### DIRECTION
Return, exactly, the line that contains "What parts and" together with all lines after it to the end of the entries, and no further lines.

___ DATA TO USE

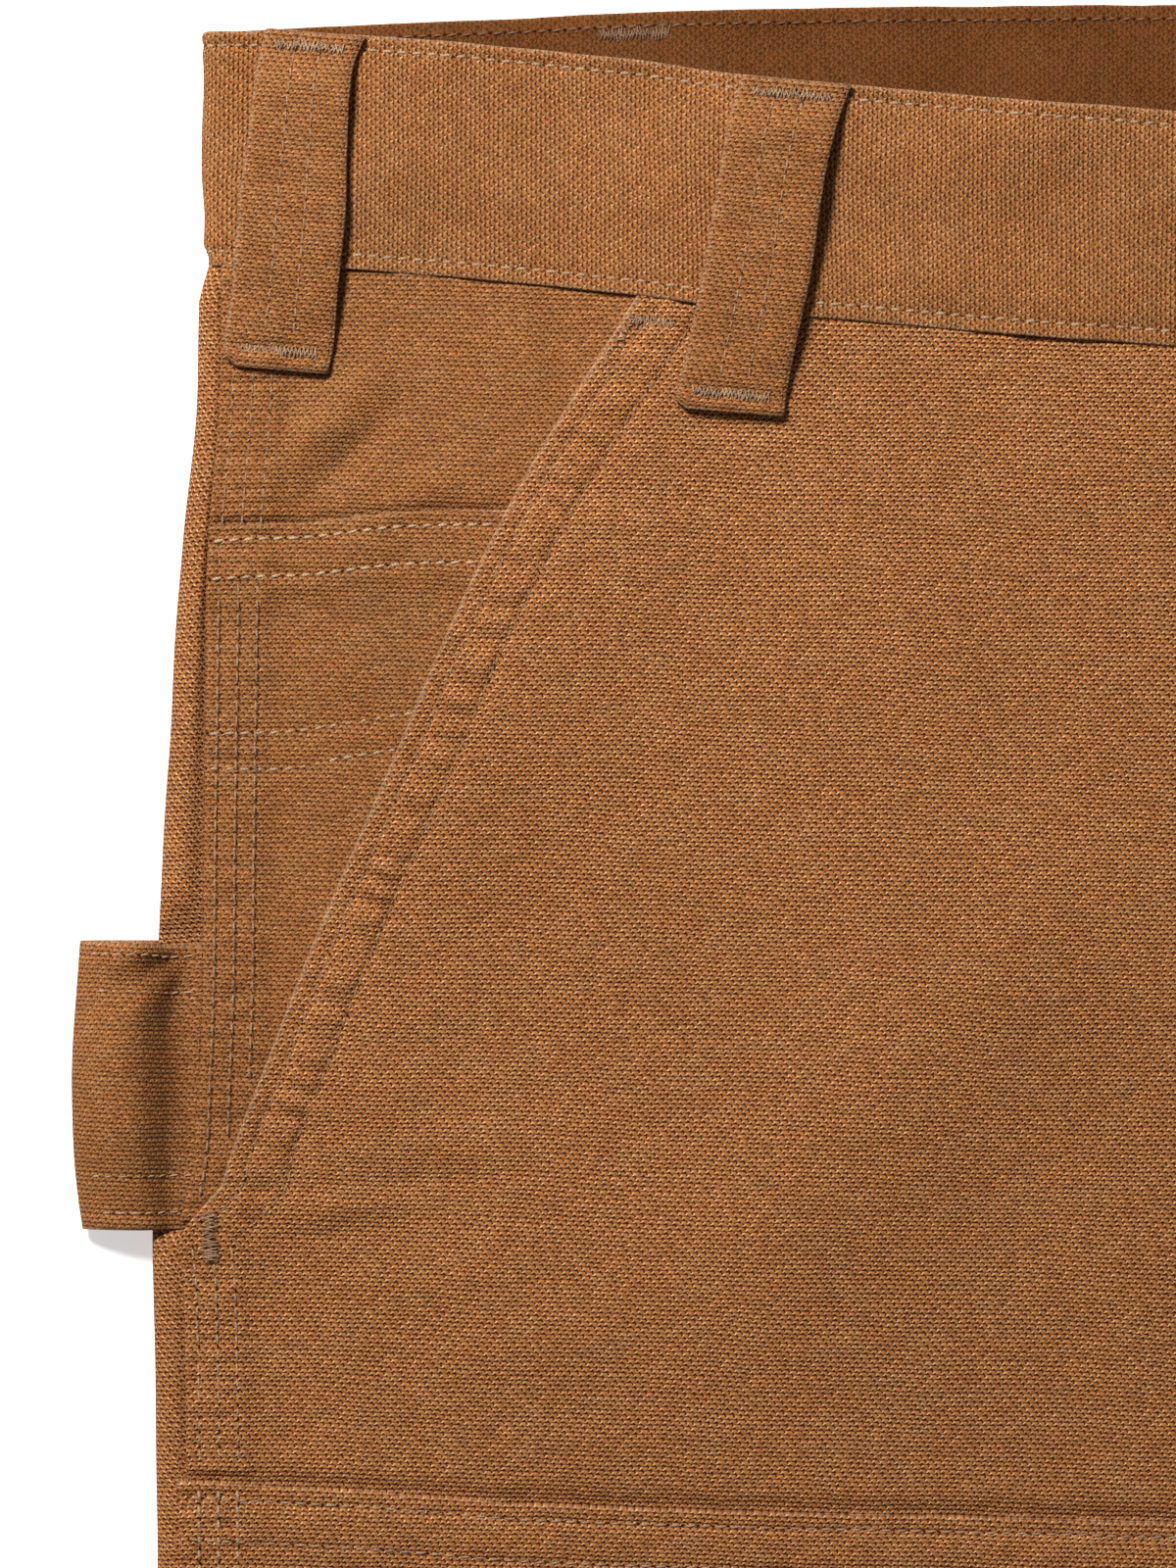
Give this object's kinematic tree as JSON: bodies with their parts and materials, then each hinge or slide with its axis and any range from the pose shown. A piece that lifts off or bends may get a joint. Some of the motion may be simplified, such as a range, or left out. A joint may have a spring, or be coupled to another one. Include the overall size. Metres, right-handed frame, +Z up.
{
  "type": "carpenter pants",
  "caption": "Carpenter pants in brown duck canvas laid flat, front up, with slant pockets, knee patches, belt loops and a hammer loop on the side.",
  "frame": {"origin": "on the surface the trousers lie on, under the centre of their box", "axes": "+Y from the hems to the waist, +Z up out of the surface, front of the trousers facing +Z, +X towards the wearer's left"},
  "size_m": [0.5, 1.0801, 0.0209],
  "materials": {
    "canvas": "matte plain-weave duck",
    "waistband_canvas": "matte plain-weave duck, worn paler along its edges",
    "button_metal": "dull antique"
  },
  "bodies": {
    "root": {"front_right": "canvas", "back_right": "canvas", "hip_facing_right": "canvas", "knee_patch_right": "canvas", "back_pocket_right": "canvas", "loop_front_right": "canvas", "loop_side_right": "canvas", "loop_back_right": "canvas", "front_left": "canvas", "back_left": "canvas", "hip_facing_left": "canvas", "knee_patch_left": "canvas", "back_pocket_left": "canvas", "loop_front_left": "canvas", "loop_side_left": "canvas", "loop_back_left": "canvas", "coin_pocket": "canvas", "waistband": "waistband_canvas", "loop_back_centre": "canvas", "hammer_loop": "canvas", "waist_button": "button_metal"}
  },
  "joints": []
}
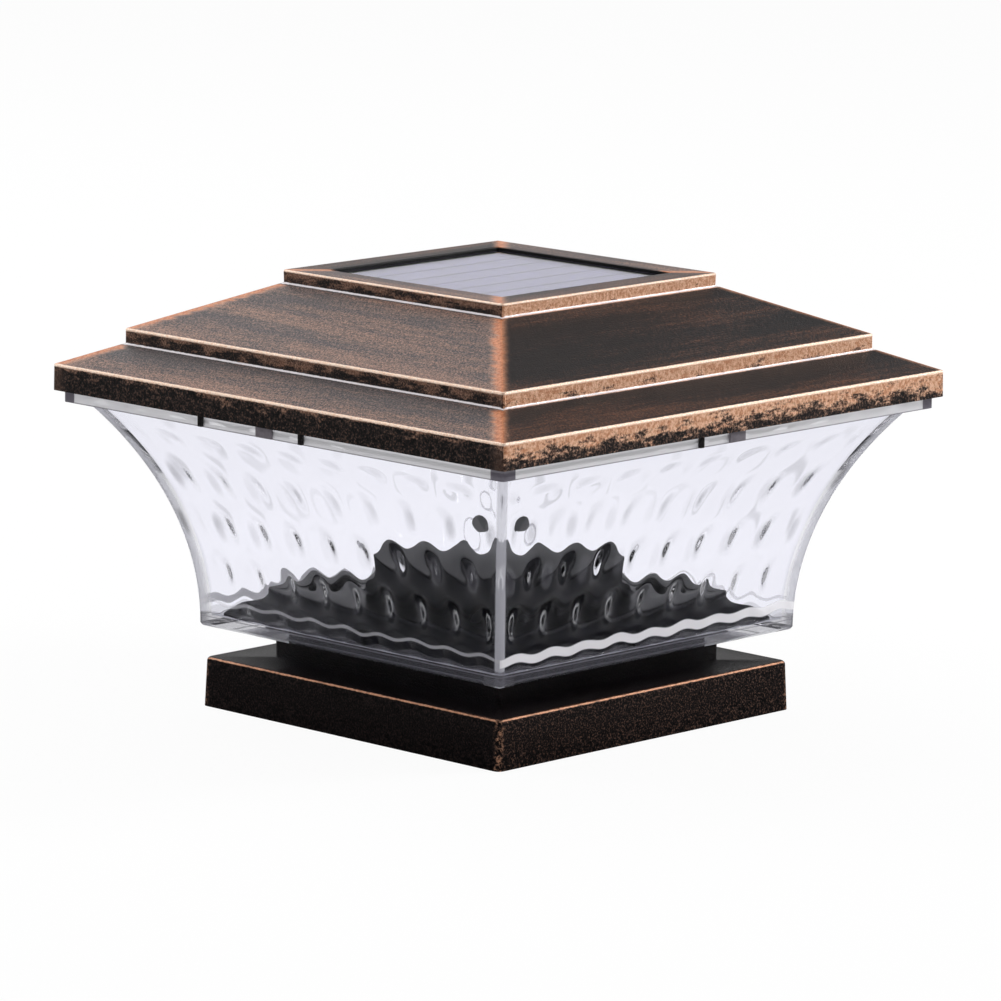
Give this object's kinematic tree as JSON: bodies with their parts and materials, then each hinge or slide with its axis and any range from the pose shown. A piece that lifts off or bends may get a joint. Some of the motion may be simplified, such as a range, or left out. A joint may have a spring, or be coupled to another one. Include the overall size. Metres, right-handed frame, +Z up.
{
  "type": "solar post light",
  "caption": "Square solar light that caps a post: stepped hip roof with a solar panel, flared clear relief shade, black pedestal and socketed base.",
  "frame": {"origin": "centre of the base's bottom rim, on the ground plane", "axes": "+Z up along the lamp's axis; X and Y square to its four faces"},
  "size_m": [0.15, 0.15, 0.1063],
  "materials": {
    "antique_copper": "black paint with dry-brushed antique copper",
    "black_plastic": "satin",
    "clear_plastic": "clear, moulded relief inside",
    "solar_cell": "dark blue-grey silicon",
    "panel_resin": "clear resin",
    "grey_sealant": "matt",
    "circuit_board": "satin solder mask",
    "white_board": "white solder mask",
    "zinc_steel": "zinc plated",
    "nickel_strip": "nickel plated",
    "bright_plating": "vacuum plated",
    "led_phosphor": "yellow phosphor gel",
    "frosted_lens": "frosted",
    "battery_sleeve": "shrink sleeve",
    "chip_black": "moulded epoxy",
    "copper_winding": "enamelled wire",
    "capacitor_sleeve": "shrink sleeve",
    "red_lead": "insulated wire",
    "black_lead": "insulated wire"
  },
  "bodies": {
    "lamp": {"base": "antique_copper", "pedestal": "black_plastic", "pedestal_screws": "zinc_steel", "shade": "clear_plastic"},
    "roof": {"roof_shell": "antique_copper", "panel_board": "circuit_board", "solar_cells": "solar_cell", "panel_resin": "panel_resin", "panel_sealant": "grey_sealant", "lamp_plate": "black_plastic", "lamp_plate_screws": "zinc_steel", "reflector": "bright_plating", "led_board": "white_board", "leds": "led_phosphor", "led_lens": "frosted_lens", "battery_door": "black_plastic", "battery_door_screws": "zinc_steel", "battery": "battery_sleeve", "battery_contacts": "nickel_strip", "battery_spring": "nickel_strip", "control_board": "circuit_board", "board_screws": "zinc_steel", "control_chip": "chip_black", "inductor": "copper_winding", "capacitor": "capacitor_sleeve", "switch_body": "nickel_strip", "panel_lead_red": "red_lead", "panel_lead_black": "black_lead", "battery_lead_red": "red_lead", "battery_lead_black": "black_lead", "led_lead_red": "red_lead", "led_lead_black": "black_lead"},
    "switch": {"switch_slider": "black_plastic"}
  },
  "joints": [
    {"name": "roof_lift", "type": "slide", "parent": "lamp", "child": "roof", "axis": [0, 0, 1], "range_m": [0, 0.06]},
    {"name": "switch_slide", "type": "slide", "parent": "roof", "child": "switch", "axis": [1, 0, 0], "range_m": [0, 0.004]}
  ]
}
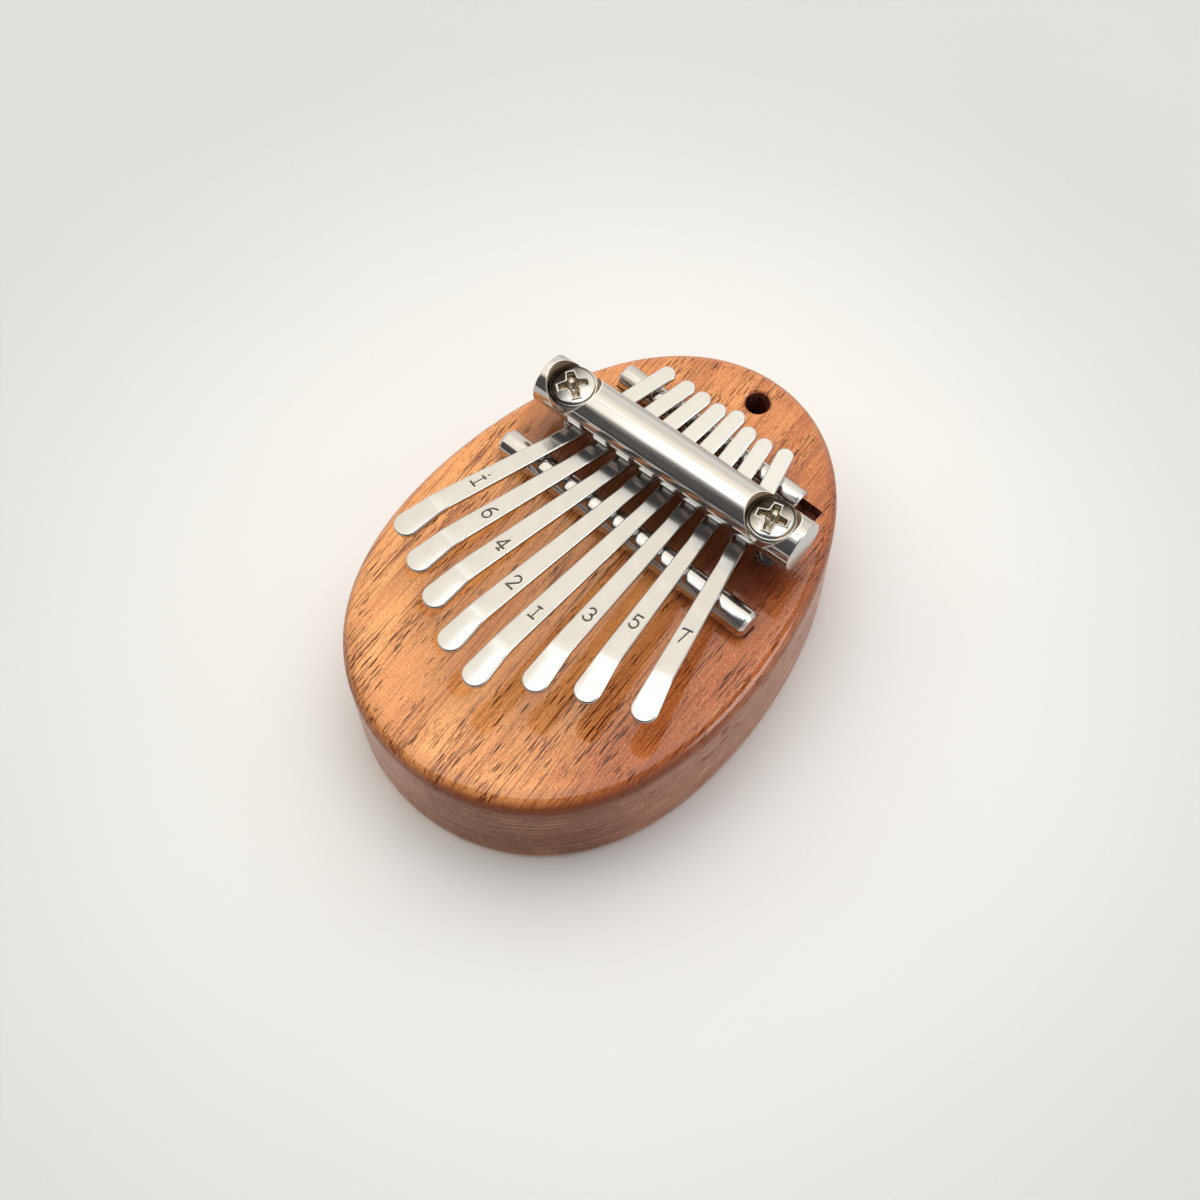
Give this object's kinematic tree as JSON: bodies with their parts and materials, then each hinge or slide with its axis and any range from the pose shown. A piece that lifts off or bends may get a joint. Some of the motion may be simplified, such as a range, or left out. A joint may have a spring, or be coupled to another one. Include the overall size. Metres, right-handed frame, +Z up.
{
  "type": "thumb piano",
  "caption": "Palm-sized thumb piano: egg-shaped solid wooden body with sprung steel keys fanned over round bridges and held by a screwed round clamp bar",
  "frame": {"origin": "centre of the flat back of the body, at the middle of the bounding box in plan", "axes": "+Y towards the hanging hole, away from the player; +X to the player's right; +Z up out of the keyed face"},
  "size_m": [0.061, 0.0852, 0.0334],
  "materials": {
    "wood": "orange-brown hardwood under gloss lacquer",
    "bridge_steel": "polished",
    "bar_steel": "polished, faint lengthwise marks",
    "screw_steel": "nickel plated",
    "key_steel": "satin to bright"
  },
  "bodies": {
    "body": {"body_wood": "wood", "front_bridge": "bridge_steel", "rear_bridge": "bridge_steel", "clamp_bar": "bar_steel", "clamp_screw_left": "screw_steel", "clamp_screw_right": "screw_steel"},
    "key_1": {"tine_1": "key_steel"},
    "key_2": {"tine_2": "key_steel"},
    "key_3": {"tine_3": "key_steel"},
    "key_4": {"tine_4": "key_steel"},
    "key_5": {"tine_5": "key_steel"},
    "key_6": {"tine_6": "key_steel"},
    "key_7": {"tine_7": "key_steel"},
    "key_8": {"tine_8": "key_steel"}
  },
  "joints": [
    {"name": "key_1_spring", "type": "hinge", "parent": "body", "child": "key_1", "pos_m": [-0.01786, 0.0053, 0.0249], "axis": [1, 0, 0], "range_deg": [-0.7, 1.2], "stiffness_Nm_per_rad": 4.44},
    {"name": "key_2_spring", "type": "hinge", "parent": "body", "child": "key_2", "pos_m": [-0.0127, 0.0053, 0.0249], "axis": [1, 0, 0], "range_deg": [-0.7, 1.2], "stiffness_Nm_per_rad": 3.96},
    {"name": "key_3_spring", "type": "hinge", "parent": "body", "child": "key_3", "pos_m": [-0.00805, 0.0053, 0.0249], "axis": [1, 0, 0], "range_deg": [-0.7, 1.2], "stiffness_Nm_per_rad": 3.62},
    {"name": "key_4_spring", "type": "hinge", "parent": "body", "child": "key_4", "pos_m": [-0.00325, 0.0053, 0.0249], "axis": [1, 0, 0], "range_deg": [-0.7, 1.2], "stiffness_Nm_per_rad": 3.24},
    {"name": "key_5_spring", "type": "hinge", "parent": "body", "child": "key_5", "pos_m": [0.00121, 0.0053, 0.0249], "axis": [1, 0, 0], "range_deg": [-0.7, 1.2], "stiffness_Nm_per_rad": 3.09},
    {"name": "key_6_spring", "type": "hinge", "parent": "body", "child": "key_6", "pos_m": [0.00598, 0.0053, 0.0249], "axis": [1, 0, 0], "range_deg": [-0.7, 1.2], "stiffness_Nm_per_rad": 3.6},
    {"name": "key_7_spring", "type": "hinge", "parent": "body", "child": "key_7", "pos_m": [0.01087, 0.0053, 0.0249], "axis": [1, 0, 0], "range_deg": [-0.7, 1.2], "stiffness_Nm_per_rad": 4.06},
    {"name": "key_8_spring", "type": "hinge", "parent": "body", "child": "key_8", "pos_m": [0.01698, 0.0053, 0.0249], "axis": [1, 0, 0], "range_deg": [-0.7, 1.2], "stiffness_Nm_per_rad": 4.54}
  ]
}
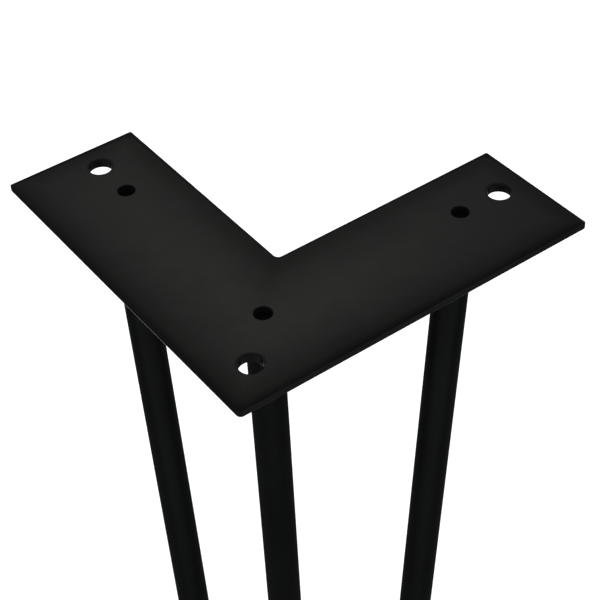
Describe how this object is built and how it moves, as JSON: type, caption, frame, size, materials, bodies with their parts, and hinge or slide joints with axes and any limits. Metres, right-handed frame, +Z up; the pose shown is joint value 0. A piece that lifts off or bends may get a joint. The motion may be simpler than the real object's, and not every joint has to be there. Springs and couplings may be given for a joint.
{
  "type": "hairpin table leg",
  "caption": "Black steel hairpin table leg: an L-shaped mounting plate on a bent hairpin bar and a corner bar, welded together at the foot.",
  "frame": {"origin": "on the plate's top face, where the centrelines of the plate's two arms cross", "axes": "+Z up out of the top face into the table, the leg reaching down to z = -0.4; +Y from the plate's outer corner to its inner notch; the leg mirrors about x = 0"},
  "size_m": [0.1594, 0.1075, 0.4],
  "materials": {
    "plate_coat": "satin black powder coat",
    "bar_coat": "satin black powder coat",
    "weld_coat": "satin black powder coat over a weld bead"
  },
  "bodies": {
    "root": {"mounting_plate": "plate_coat", "hairpin_rod": "bar_coat", "corner_rod": "bar_coat", "plate_weld_left": "weld_coat", "plate_weld_right": "weld_coat", "plate_weld_corner": "weld_coat", "foot_weld": "weld_coat"}
  },
  "joints": []
}
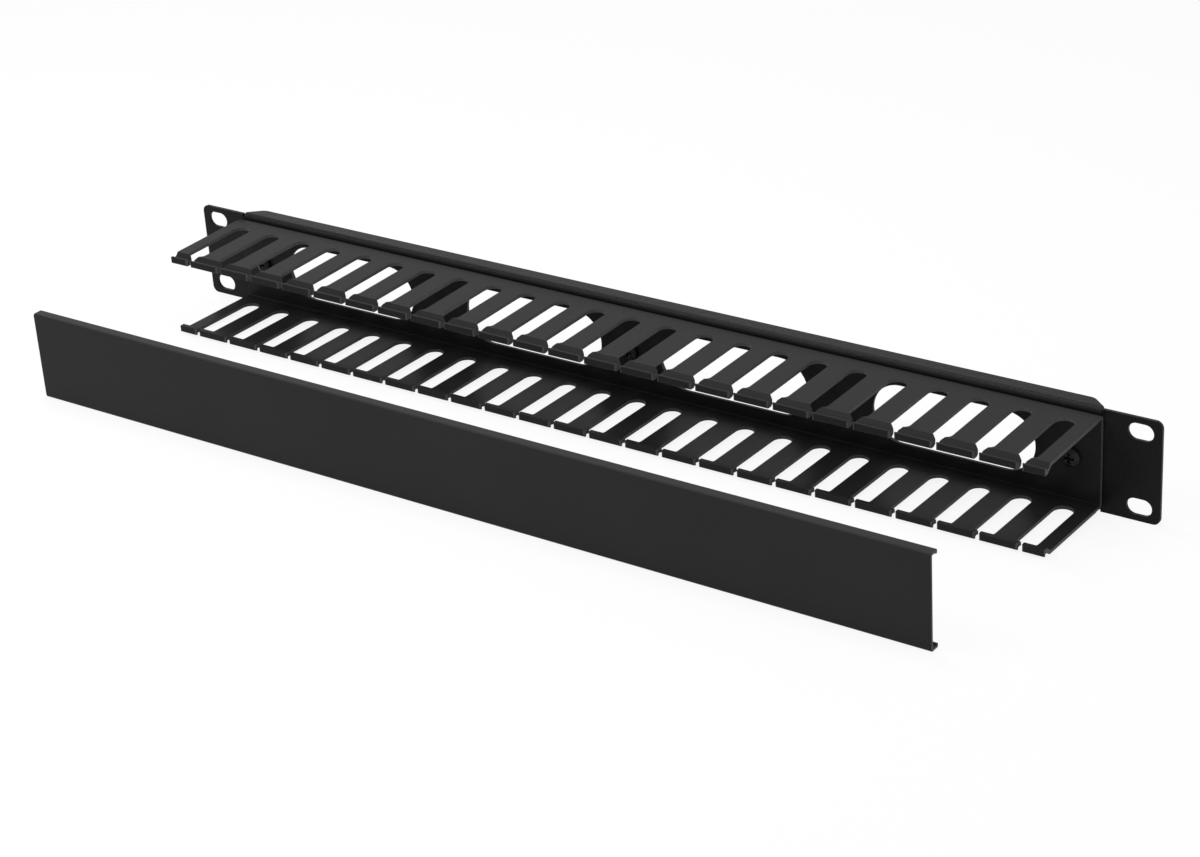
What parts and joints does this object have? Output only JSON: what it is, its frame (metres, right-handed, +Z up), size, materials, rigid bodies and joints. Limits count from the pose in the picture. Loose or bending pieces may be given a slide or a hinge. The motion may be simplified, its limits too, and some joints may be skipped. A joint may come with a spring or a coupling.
{
  "type": "horizontal cable manager",
  "caption": "One-unit rack panel with a slotted finger duct screwed to its front, cable windows through its back wall and a clip-on cover standing off in front.",
  "frame": {"origin": "centre of the four rack slots, on the rear face of the panel's ears, where they meet the rack's rails", "axes": "+X along the panel to the right as seen from the front, +Y from the duct towards the rack, +Z up"},
  "size_m": [0.4826, 0.1407, 0.046],
  "materials": {
    "panel_paint": "matt black powder coat on folded steel sheet",
    "duct_plastic": "satin black rigid plastic",
    "cover_plastic": "satin black rigid plastic, fine grain",
    "screw_steel": "black plated steel",
    "hidden_steel": "zinc plated steel"
  },
  "bodies": {
    "manager": {"rack_panel": "panel_paint", "finger_duct": "duct_plastic", "screw_left": "screw_steel", "washer_left": "hidden_steel", "nut_left": "hidden_steel", "screw_middle": "screw_steel", "washer_middle": "hidden_steel", "nut_middle": "hidden_steel", "screw_right": "screw_steel", "washer_right": "hidden_steel", "nut_right": "hidden_steel"},
    "cover": {"duct_cover": "cover_plastic"}
  },
  "joints": [
    {"name": "cover_slide", "type": "slide", "parent": "manager", "child": "cover", "axis": [0, 0.9985, -0.0552], "range_m": [0, 0.08333]}
  ]
}
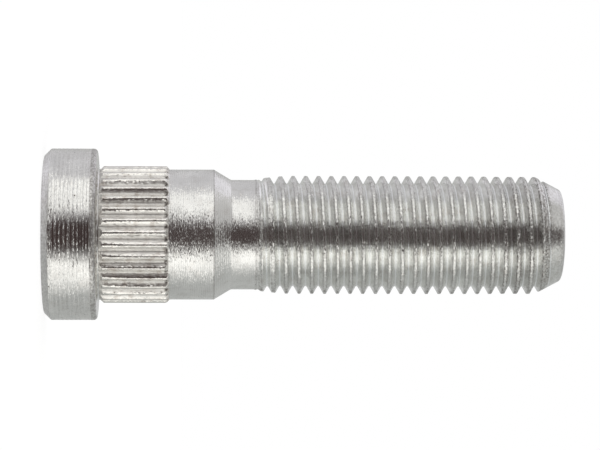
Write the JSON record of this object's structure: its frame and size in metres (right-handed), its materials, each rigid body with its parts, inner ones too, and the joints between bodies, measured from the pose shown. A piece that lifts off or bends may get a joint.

______

### EXERCISE SOLUTION
What parts and joints does this object have? Output only JSON: what it is, its frame (metres, right-handed, +Z up), size, materials, rigid bodies and joints. Limits count from the pose in the picture. Loose or bending pieces may be given a slide or a hinge. The motion may be simplified, its limits too, and some joints may be skipped. A joint may come with a spring or a coupling.
{
  "type": "horizontal cable manager",
  "caption": "One-unit rack panel with a slotted finger duct screwed to its front, cable windows through its back wall and a clip-on cover standing off in front.",
  "frame": {"origin": "centre of the four rack slots, on the rear face of the panel's ears, where they meet the rack's rails", "axes": "+X along the panel to the right as seen from the front, +Y from the duct towards the rack, +Z up"},
  "size_m": [0.4826, 0.1407, 0.046],
  "materials": {
    "panel_paint": "matt black powder coat on folded steel sheet",
    "duct_plastic": "satin black rigid plastic",
    "cover_plastic": "satin black rigid plastic, fine grain",
    "screw_steel": "black plated steel",
    "hidden_steel": "zinc plated steel"
  },
  "bodies": {
    "manager": {"rack_panel": "panel_paint", "finger_duct": "duct_plastic", "screw_left": "screw_steel", "washer_left": "hidden_steel", "nut_left": "hidden_steel", "screw_middle": "screw_steel", "washer_middle": "hidden_steel", "nut_middle": "hidden_steel", "screw_right": "screw_steel", "washer_right": "hidden_steel", "nut_right": "hidden_steel"},
    "cover": {"duct_cover": "cover_plastic"}
  },
  "joints": [
    {"name": "cover_slide", "type": "slide", "parent": "manager", "child": "cover", "axis": [0, 0.9985, -0.0552], "range_m": [0, 0.08333]}
  ]
}
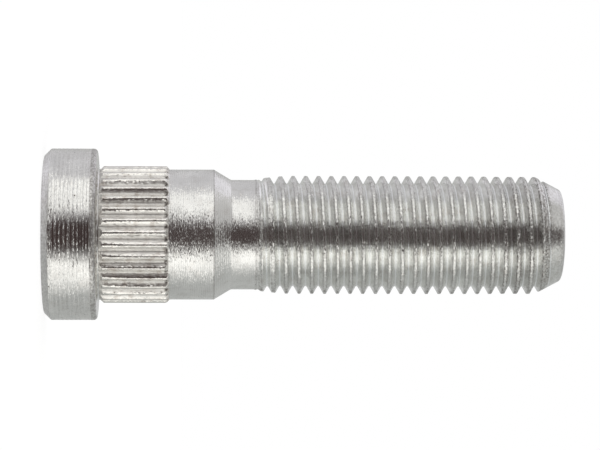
Write the JSON record of this object's structure: its frame and size in metres (right-handed), its materials, each rigid body with its parts, inner ones too, and the joints between bodies, measured from the pose shown. A piece that lifts off or bends may get a joint.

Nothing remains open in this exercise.